Given information:

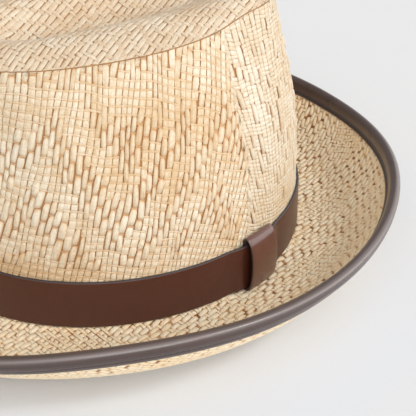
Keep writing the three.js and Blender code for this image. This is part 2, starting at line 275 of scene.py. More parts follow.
class Build:
    """Short hands for making nodes."""

    def __init__(self, tree):
        self.tree = tree

    def node(self, kind, **settings):
        n = self.tree.nodes.new(kind)
        for k, v in settings.items():
            setattr(n, k, v)
        return n

    def put(self, socket, value):
        if isinstance(value, bpy.types.NodeSocket):
            self.tree.links.new(value, socket)
        else:
            socket.default_value = value

    def field(self, name):
        return self.node("ShaderNodeAttribute", attribute_name=name).outputs["Fac"]

    def uv(self, scale, name="strand"):
        u = self.node("ShaderNodeUVMap", uv_map=name)
        m = self.node("ShaderNodeMapping")
        self.tree.links.new(u.outputs["UV"], m.inputs["Vector"])
        m.inputs["Scale"].default_value = scale
        return m.outputs["Vector"]

    def place(self, scale):
        t = self.node("ShaderNodeTexCoord")
        m = self.node("ShaderNodeMapping")
        self.tree.links.new(t.outputs["Object"], m.inputs["Vector"])
        m.inputs["Scale"].default_value = scale
        return m.outputs["Vector"]

    def noise(self, vector, scale=1.0, detail=2.0, roughness=0.5, distortion=0.0, dimensions="3D"):
        n = self.node("ShaderNodeTexNoise", noise_dimensions=dimensions)
        self.tree.links.new(vector, n.inputs["Vector"])
        n.inputs["Scale"].default_value = scale
        n.inputs["Detail"].default_value = detail
        n.inputs["Roughness"].default_value = roughness
        n.inputs["Distortion"].default_value = distortion
        return n.outputs["Fac"]

    def math(self, operation, a, b=0.0, clamp=False):
        n = self.node("ShaderNodeMath", operation=operation, use_clamp=clamp)
        self.put(n.inputs[0], a)
        self.put(n.inputs[1], b)
        return n.outputs[0]

    def spread(self, value, from_low, from_high, to_low=0.0, to_high=1.0):
        n = self.node("ShaderNodeMapRange", clamp=True)
        self.put(n.inputs["Value"], value)
        n.inputs["From Min"].default_value = from_low
        n.inputs["From Max"].default_value = from_high
        n.inputs["To Min"].default_value = to_low
        n.inputs["To Max"].default_value = to_high
        return n.outputs["Result"]

    def mix(self, share, a, b, blend="MIX"):
        n = self.node("ShaderNodeMix", data_type="RGBA", blend_type=blend)
        self.put(n.inputs[0], share)
        self.put(n.inputs[6], a if isinstance(a, bpy.types.NodeSocket) else (*a, 1.0))
        self.put(n.inputs[7], b if isinstance(b, bpy.types.NodeSocket) else (*b, 1.0))
        return n.outputs[2]

    def bump(self, height, distance, strength=1.0, normal=None):
        n = self.node("ShaderNodeBump")
        self.put(n.inputs["Height"], height)
        n.inputs["Distance"].default_value = distance
        n.inputs["Strength"].default_value = strength
        if normal is not None:
            self.tree.links.new(normal, n.inputs["Normal"])
        return n.outputs["Normal"]


def straw_material(name, pale, tan, gap_shade, shadow):
    """Split straw: fine fibres along each strand, every strand its own tone, and painted shade down between strands: a
    warm brown where the field deep is high, and the shadow colour in the deepest gaps.
    """
    m, tree, shader = nodes_of(name)
    b = Build(tree)
    fibres = b.noise(b.uv((3.2, 0.16, 1.0)), 1.0, 3.0, 0.6, 0.0, "2D")
    streaks = b.noise(b.uv((0.9, 0.05, 1.0)), 1.0, 2.0, 0.5, 0.0, "2D")
    blotch = b.noise(b.place((1.0, 1.0, 1.0)), 55.0, 3.0, 0.55)
    tone = b.field("tone")
    deep = b.field("deep")
    share = b.math("ADD", b.math("MULTIPLY", b.spread(fibres, 0.3, 0.72), 0.42),
                   b.math("MULTIPLY", b.spread(streaks, 0.32, 0.7), 0.33))
    share = b.math("ADD", share, b.math("MULTIPLY", tone, 0.42))
    share = b.math("ADD", share, b.spread(blotch, 0.3, 0.7, -0.22, 0.2))
    crumple = b.noise(b.place((1.0, 1.0, 1.0)), 950.0, 2.0, 0.6)
    share = b.math("ADD", share, b.spread(crumple, 0.32, 0.68, -0.20, 0.20))
    colour = b.mix(b.math("SUBTRACT", share, 0.12, True), pale, tan)
    # painted shade between strands: toward a warm brown (shade with painted bounce light) where deep is high, then the
    # shadow colour in the deepest gaps
    colour = b.mix(b.math("POWER", deep, 1.3), colour, gap_shade)
    colour = b.mix(b.spread(deep, 0.74, 1.0), colour, shadow)
    tree.links.new(colour, shader.inputs["Base Color"])
    rough = b.spread(fibres, 0.2, 0.8, 0.5, 0.72)
    tree.links.new(rough, shader.inputs["Roughness"])
    shader.inputs["Specular IOR Level"].default_value = 0.38
    shader.inputs["Sheen Weight"].default_value = 0.06
    shader.inputs["Sheen Roughness"].default_value = 0.5
    fine = b.noise(b.uv((6.5, 0.35, 1.0)), 1.0, 2.0, 0.55, 0.0, "2D")
    height = b.math("ADD", b.math("MULTIPLY", fibres, 0.65), b.math("MULTIPLY", fine, 0.35))
    soft = b.bump(crumple, 0.0005, 0.7)
    tree.links.new(b.bump(height, 0.00022, 0.8, soft), shader.inputs["Normal"])
    return m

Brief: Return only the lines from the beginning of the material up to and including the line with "self.tree = tree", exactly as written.

Answer to this task:
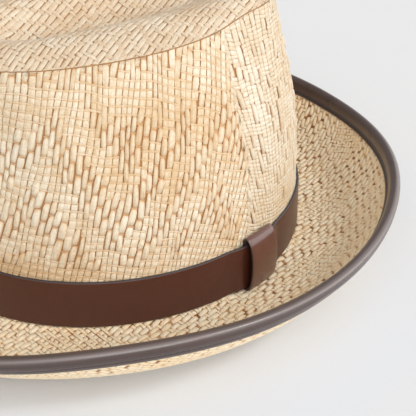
Keep writing the three.js and Blender code for this image. This is part 2, starting at line 275 of scene.py. More parts follow.
class Build:
    """Short hands for making nodes."""

    def __init__(self, tree):
        self.tree = tree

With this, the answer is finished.